• [Dataset extract]:
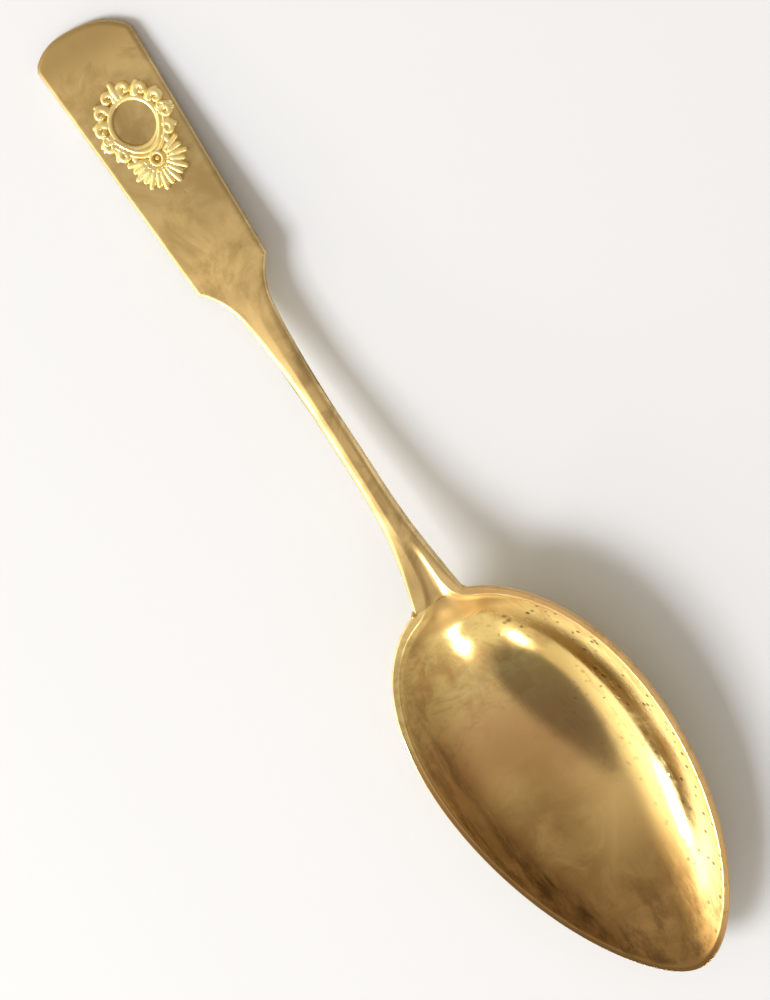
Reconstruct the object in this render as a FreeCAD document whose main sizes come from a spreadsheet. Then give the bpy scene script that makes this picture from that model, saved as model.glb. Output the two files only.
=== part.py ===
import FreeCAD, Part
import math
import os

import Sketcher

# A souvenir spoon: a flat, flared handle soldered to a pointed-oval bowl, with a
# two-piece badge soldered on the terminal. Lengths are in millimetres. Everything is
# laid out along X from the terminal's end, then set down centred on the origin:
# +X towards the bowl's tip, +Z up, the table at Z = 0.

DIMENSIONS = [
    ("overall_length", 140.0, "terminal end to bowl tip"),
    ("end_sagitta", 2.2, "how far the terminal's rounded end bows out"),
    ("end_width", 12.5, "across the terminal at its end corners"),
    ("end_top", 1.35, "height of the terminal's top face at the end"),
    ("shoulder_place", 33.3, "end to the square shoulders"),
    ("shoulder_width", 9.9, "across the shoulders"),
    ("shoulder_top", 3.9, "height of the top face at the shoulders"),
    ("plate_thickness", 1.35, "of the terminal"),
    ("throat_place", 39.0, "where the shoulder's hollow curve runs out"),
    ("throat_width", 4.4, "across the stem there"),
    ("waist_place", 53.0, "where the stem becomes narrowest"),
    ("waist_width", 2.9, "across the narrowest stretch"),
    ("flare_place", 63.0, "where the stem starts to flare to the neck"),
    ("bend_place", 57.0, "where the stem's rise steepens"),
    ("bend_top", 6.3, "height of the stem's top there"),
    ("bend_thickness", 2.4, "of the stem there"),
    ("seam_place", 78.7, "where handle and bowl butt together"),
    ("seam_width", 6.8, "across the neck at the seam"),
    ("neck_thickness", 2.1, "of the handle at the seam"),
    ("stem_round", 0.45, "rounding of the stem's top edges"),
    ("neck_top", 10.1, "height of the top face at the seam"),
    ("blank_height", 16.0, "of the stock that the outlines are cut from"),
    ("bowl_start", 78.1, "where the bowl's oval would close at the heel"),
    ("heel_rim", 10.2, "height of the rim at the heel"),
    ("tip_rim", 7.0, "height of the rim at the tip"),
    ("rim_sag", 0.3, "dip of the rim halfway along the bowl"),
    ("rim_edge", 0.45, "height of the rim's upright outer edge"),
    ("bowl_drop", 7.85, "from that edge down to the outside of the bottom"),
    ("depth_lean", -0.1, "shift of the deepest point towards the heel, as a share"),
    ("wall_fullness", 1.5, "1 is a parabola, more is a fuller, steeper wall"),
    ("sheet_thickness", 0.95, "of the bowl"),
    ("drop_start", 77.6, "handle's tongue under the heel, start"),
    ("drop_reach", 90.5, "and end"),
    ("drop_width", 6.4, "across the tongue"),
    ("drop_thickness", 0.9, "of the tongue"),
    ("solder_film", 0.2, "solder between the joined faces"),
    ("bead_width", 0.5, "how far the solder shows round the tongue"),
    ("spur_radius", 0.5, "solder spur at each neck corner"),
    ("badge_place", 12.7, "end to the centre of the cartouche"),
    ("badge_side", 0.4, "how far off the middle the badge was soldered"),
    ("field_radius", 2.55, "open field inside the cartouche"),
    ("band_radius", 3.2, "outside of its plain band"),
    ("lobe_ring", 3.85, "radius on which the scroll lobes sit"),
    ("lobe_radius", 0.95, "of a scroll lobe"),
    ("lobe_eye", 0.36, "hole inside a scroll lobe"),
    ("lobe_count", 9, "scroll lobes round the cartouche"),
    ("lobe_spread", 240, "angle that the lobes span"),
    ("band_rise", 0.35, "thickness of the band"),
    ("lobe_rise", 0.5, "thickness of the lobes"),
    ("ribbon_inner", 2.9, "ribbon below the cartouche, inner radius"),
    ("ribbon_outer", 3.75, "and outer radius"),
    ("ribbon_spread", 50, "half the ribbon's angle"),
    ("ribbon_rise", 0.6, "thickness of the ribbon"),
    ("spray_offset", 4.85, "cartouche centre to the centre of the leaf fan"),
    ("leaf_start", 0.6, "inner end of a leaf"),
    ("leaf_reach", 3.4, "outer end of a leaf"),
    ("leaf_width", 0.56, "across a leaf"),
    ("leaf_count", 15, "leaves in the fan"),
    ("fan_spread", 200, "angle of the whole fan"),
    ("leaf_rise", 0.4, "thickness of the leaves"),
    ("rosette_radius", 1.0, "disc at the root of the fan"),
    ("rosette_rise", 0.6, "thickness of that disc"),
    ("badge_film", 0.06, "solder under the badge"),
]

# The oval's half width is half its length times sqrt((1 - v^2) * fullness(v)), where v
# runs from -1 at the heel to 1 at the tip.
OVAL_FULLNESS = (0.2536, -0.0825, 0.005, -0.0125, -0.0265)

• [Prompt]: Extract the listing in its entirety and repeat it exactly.

• [Result of the task]:
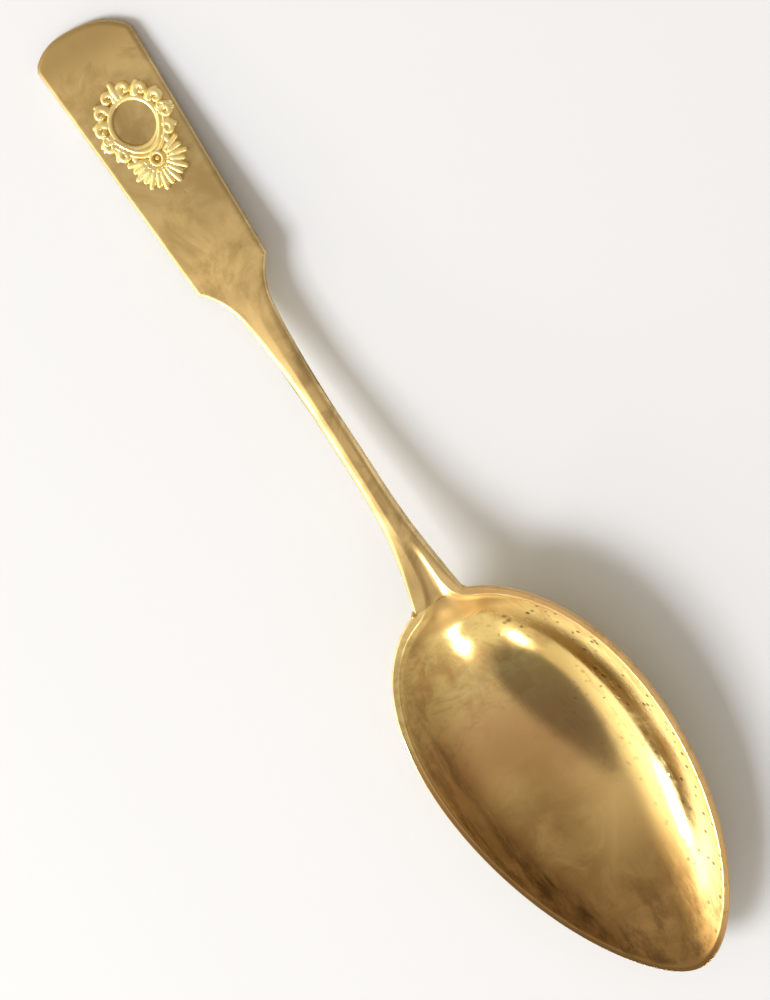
Reconstruct the object in this render as a FreeCAD document whose main sizes come from a spreadsheet. Then give the bpy scene script that makes this picture from that model, saved as model.glb. Output the two files only.
=== part.py ===
import FreeCAD, Part
import math
import os

import Sketcher

# A souvenir spoon: a flat, flared handle soldered to a pointed-oval bowl, with a
# two-piece badge soldered on the terminal. Lengths are in millimetres. Everything is
# laid out along X from the terminal's end, then set down centred on the origin:
# +X towards the bowl's tip, +Z up, the table at Z = 0.

DIMENSIONS = [
    ("overall_length", 140.0, "terminal end to bowl tip"),
    ("end_sagitta", 2.2, "how far the terminal's rounded end bows out"),
    ("end_width", 12.5, "across the terminal at its end corners"),
    ("end_top", 1.35, "height of the terminal's top face at the end"),
    ("shoulder_place", 33.3, "end to the square shoulders"),
    ("shoulder_width", 9.9, "across the shoulders"),
    ("shoulder_top", 3.9, "height of the top face at the shoulders"),
    ("plate_thickness", 1.35, "of the terminal"),
    ("throat_place", 39.0, "where the shoulder's hollow curve runs out"),
    ("throat_width", 4.4, "across the stem there"),
    ("waist_place", 53.0, "where the stem becomes narrowest"),
    ("waist_width", 2.9, "across the narrowest stretch"),
    ("flare_place", 63.0, "where the stem starts to flare to the neck"),
    ("bend_place", 57.0, "where the stem's rise steepens"),
    ("bend_top", 6.3, "height of the stem's top there"),
    ("bend_thickness", 2.4, "of the stem there"),
    ("seam_place", 78.7, "where handle and bowl butt together"),
    ("seam_width", 6.8, "across the neck at the seam"),
    ("neck_thickness", 2.1, "of the handle at the seam"),
    ("stem_round", 0.45, "rounding of the stem's top edges"),
    ("neck_top", 10.1, "height of the top face at the seam"),
    ("blank_height", 16.0, "of the stock that the outlines are cut from"),
    ("bowl_start", 78.1, "where the bowl's oval would close at the heel"),
    ("heel_rim", 10.2, "height of the rim at the heel"),
    ("tip_rim", 7.0, "height of the rim at the tip"),
    ("rim_sag", 0.3, "dip of the rim halfway along the bowl"),
    ("rim_edge", 0.45, "height of the rim's upright outer edge"),
    ("bowl_drop", 7.85, "from that edge down to the outside of the bottom"),
    ("depth_lean", -0.1, "shift of the deepest point towards the heel, as a share"),
    ("wall_fullness", 1.5, "1 is a parabola, more is a fuller, steeper wall"),
    ("sheet_thickness", 0.95, "of the bowl"),
    ("drop_start", 77.6, "handle's tongue under the heel, start"),
    ("drop_reach", 90.5, "and end"),
    ("drop_width", 6.4, "across the tongue"),
    ("drop_thickness", 0.9, "of the tongue"),
    ("solder_film", 0.2, "solder between the joined faces"),
    ("bead_width", 0.5, "how far the solder shows round the tongue"),
    ("spur_radius", 0.5, "solder spur at each neck corner"),
    ("badge_place", 12.7, "end to the centre of the cartouche"),
    ("badge_side", 0.4, "how far off the middle the badge was soldered"),
    ("field_radius", 2.55, "open field inside the cartouche"),
    ("band_radius", 3.2, "outside of its plain band"),
    ("lobe_ring", 3.85, "radius on which the scroll lobes sit"),
    ("lobe_radius", 0.95, "of a scroll lobe"),
    ("lobe_eye", 0.36, "hole inside a scroll lobe"),
    ("lobe_count", 9, "scroll lobes round the cartouche"),
    ("lobe_spread", 240, "angle that the lobes span"),
    ("band_rise", 0.35, "thickness of the band"),
    ("lobe_rise", 0.5, "thickness of the lobes"),
    ("ribbon_inner", 2.9, "ribbon below the cartouche, inner radius"),
    ("ribbon_outer", 3.75, "and outer radius"),
    ("ribbon_spread", 50, "half the ribbon's angle"),
    ("ribbon_rise", 0.6, "thickness of the ribbon"),
    ("spray_offset", 4.85, "cartouche centre to the centre of the leaf fan"),
    ("leaf_start", 0.6, "inner end of a leaf"),
    ("leaf_reach", 3.4, "outer end of a leaf"),
    ("leaf_width", 0.56, "across a leaf"),
    ("leaf_count", 15, "leaves in the fan"),
    ("fan_spread", 200, "angle of the whole fan"),
    ("leaf_rise", 0.4, "thickness of the leaves"),
    ("rosette_radius", 1.0, "disc at the root of the fan"),
    ("rosette_rise", 0.6, "thickness of that disc"),
    ("badge_film", 0.06, "solder under the badge"),
]

# The oval's half width is half its length times sqrt((1 - v^2) * fullness(v)), where v
# runs from -1 at the heel to 1 at the tip.
OVAL_FULLNESS = (0.2536, -0.0825, 0.005, -0.0125, -0.0265)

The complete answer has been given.